In making my film, I discovered cockfighting is very far from being just about gambling or birds fighting, and the people hardly demons. At an illegal pit in Hawaii and at two legal derbies on the mainland -- one in Oklahoma and the other in Louisiana -- I got to see what a cockfight was all about. As the tradition goes, I was not allowed to film the fights. After spending time at these pits, I concluded that filming them would have been fruitless, for there was no way to really show what a cockfight was about without misrepresenting and trivializing its cultural complexities and the complex intentions of the rooster folks I met. If one really wanted to make an informed judgment, one would have to go to a cockfight or visit game fowl breeders and their farms like I did. My documentary is only a point of departure.

The following are the most critical errors in the Star-Bulletin's Sept. 3 editorial, "Tradition fails to validate cruelty of cockfighting," and the Sept. 4 commentary "Film glosses over cruelty of cockfight aficionados" by Pacelle:

>> The editorial stated that I had been "on the front lines of one of the blood sport's last American bastions" showing my film and using it as "ammunition" for the game fowl industry in this state's dispute over cockfighting. In truth, I was never "recently" in Oklahoma but in another state, at a cockfighting derby in Louisiana where the sport is legal and recognized as a cultural tradition brought by the Cajuns. A quick phone call to me would have mitigated this false accusation and all that it insinuated.

(Editor's note: The Star-Bulletin published a correction Sept. 6 stating that Castillo showed her film in Louisiana, not Oklahoma. Oklahomans voted to ban cockfighting in 2002, but injunctions and temporary restraining orders by breeders have suspended enforcement of the law in about 30 of the state's 77 counties.)
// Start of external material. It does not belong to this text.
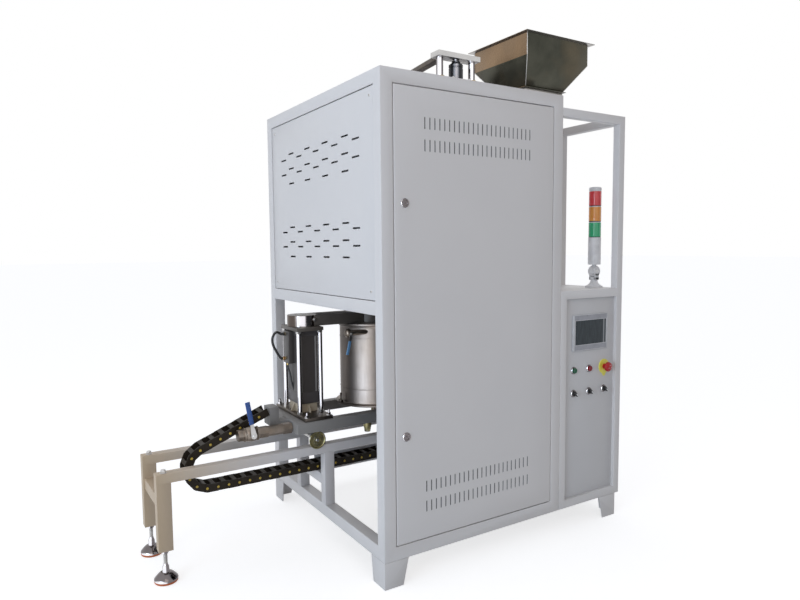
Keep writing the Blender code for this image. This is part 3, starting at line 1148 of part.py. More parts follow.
def make_stopper_lift(shop):
    """The guided cylinder on the roof, and the crosshead whose arm carries the stopper rod."""
    x, y = STOPPER_LIFT_X, STOPPER_LIFT_Y
    bottom = CABINET_TOP + GAP
    base_top = bottom + STOPPER_BASE_THICKNESS
    head_bottom = CROSSHEAD_TOP - CROSSHEAD_THICKNESS
    columns = [x - COLUMN_SPACING / 2, x + COLUMN_SPACING / 2]
    bushes = [bar((c, y, bottom), (c, y, base_top + BUSH_HEIGHT), BUSH_RADIUS) for c in columns]
    bores = [bar((c, y, bottom - OVERRUN), (c, y, base_top + BUSH_HEIGHT + OVERRUN), COLUMN_RADIUS + RUN_FIT)
             for c in columns]
    neck_top = bottom + STOPPER_NECK_HEIGHT
    shop.solid(
        "stopper_cylinder", "black_plastic", "frame",
        box((x - STOPPER_BASE_WIDTH / 2, y - STOPPER_BASE_DEPTH / 2, bottom),
            (x + STOPPER_BASE_WIDTH / 2, y + STOPPER_BASE_DEPTH / 2, base_top)),
        join=bushes + [
            bar((x, y, bottom + SHEET), (x, y, bottom + STOPPER_CYLINDER_HEIGHT), STOPPER_CYLINDER_RADIUS,
                sides=ROUND_SIDES),
            bar((x, y, bottom + STOPPER_CYLINDER_HEIGHT - SHEET), (x, y, neck_top), STOPPER_CYLINDER_RADIUS,
                STOPPER_NECK_RADIUS)],
        cut=bores + [bar((x, y, base_top + SHEET), (x, y, neck_top + OVERRUN),
                         STOPPER_PISTON_RADIUS + RUN_FIT)])
    shop.body("crosshead", "frame", (x, y, head_bottom))
    column_bottom = CABINET_TOP - COLUMN_BELOW
    rods = [bar((c, y, column_bottom), (c, y, head_bottom + SHEET), COLUMN_RADIUS) for c in columns]
    middle = CROSSHEAD_TOP - CROSSHEAD_THICKNESS / 2
    shop.solid(
        "crosshead", "dark_steel", "crosshead",
        box((x - CROSSHEAD_WIDTH / 2, y - CROSSHEAD_DEPTH / 2, head_bottom),
            (x + CROSSHEAD_WIDTH / 2, y + CROSSHEAD_DEPTH / 2, CROSSHEAD_TOP)),
        join=rods + [
            bar((x, y, base_top + SHEET + RUN_FIT), (x, y, head_bottom + SHEET), STOPPER_PISTON_RADIUS),
            beam((STOPPER_ARM_START_X, y, middle), (FURNACE_X, FURNACE_Y, middle), STOPPER_ARM_WIDTH,
                 CROSSHEAD_THICKNESS - SHEET),
            bar((FURNACE_X, FURNACE_Y, head_bottom), (FURNACE_X, FURNACE_Y, CROSSHEAD_TOP + SHEET),
                STOPPER_ARM_BOSS_RADIUS)])
    rod_bottom = HEARTH_TOP + GAP + CRUCIBLE_WALL + GAP
    shop.solid("stopper_rod", "crucible_clay", "crosshead",
               bar((FURNACE_X, FURNACE_Y, rod_bottom), (FURNACE_X, FURNACE_Y, head_bottom - GAP),
                   STOPPER_ROD_RADIUS))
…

>> The Star-Bulletin stated that I had shown my "eight-hour movie" at a cockpit in Oklahoma. In actuality, it has never been shown publicly in its entirety anywhere, not in Oklahoma or in Louisiana.

>> The Star-Bulletin depicted me as providing "ammunition" to the cockers. When a newspaper in Louisiana, The Advocate, doing a story about my film wanted to get comment from the Humane Society of Louisiana, I suggested they send the organization my two-hour press review copy and let it comment from that, which it did. My intention is to provide no side with ammo. Everyone and anyone can have access to this film.

>> In Pacelle's commentary, he attributed statements to me that were made by the cockers interviewed. In my film, there is no narrator and no comments by me; the cockers did all the talking.

>> Pacelle called me an advocate of the sport. He failed to understand that just because one makes a film about something controversial and makes it from the point of view of its subjects does not mean it is propaganda or advocacy. Film artists are free to make whatever film we wish and from whatever point of view we choose.

>> The Philippines is one of the oldest, not newest, countries to have cockfighting, and it came from Southeast Asia, not Spain.

I invite people to see my film and judge for themselves. University of Hawaii students and faculty can view all eight hours at Sinclair Library. The two-hour film festival version of "Cockfighters: The Interviews" will have its world premiere at the Cinema Paradise Film Festival at 5:15 p.m. Sept. 21 at Restaurant Row's Art House Theaters. This festival features independent films with an edge and runs Sept. 19-25.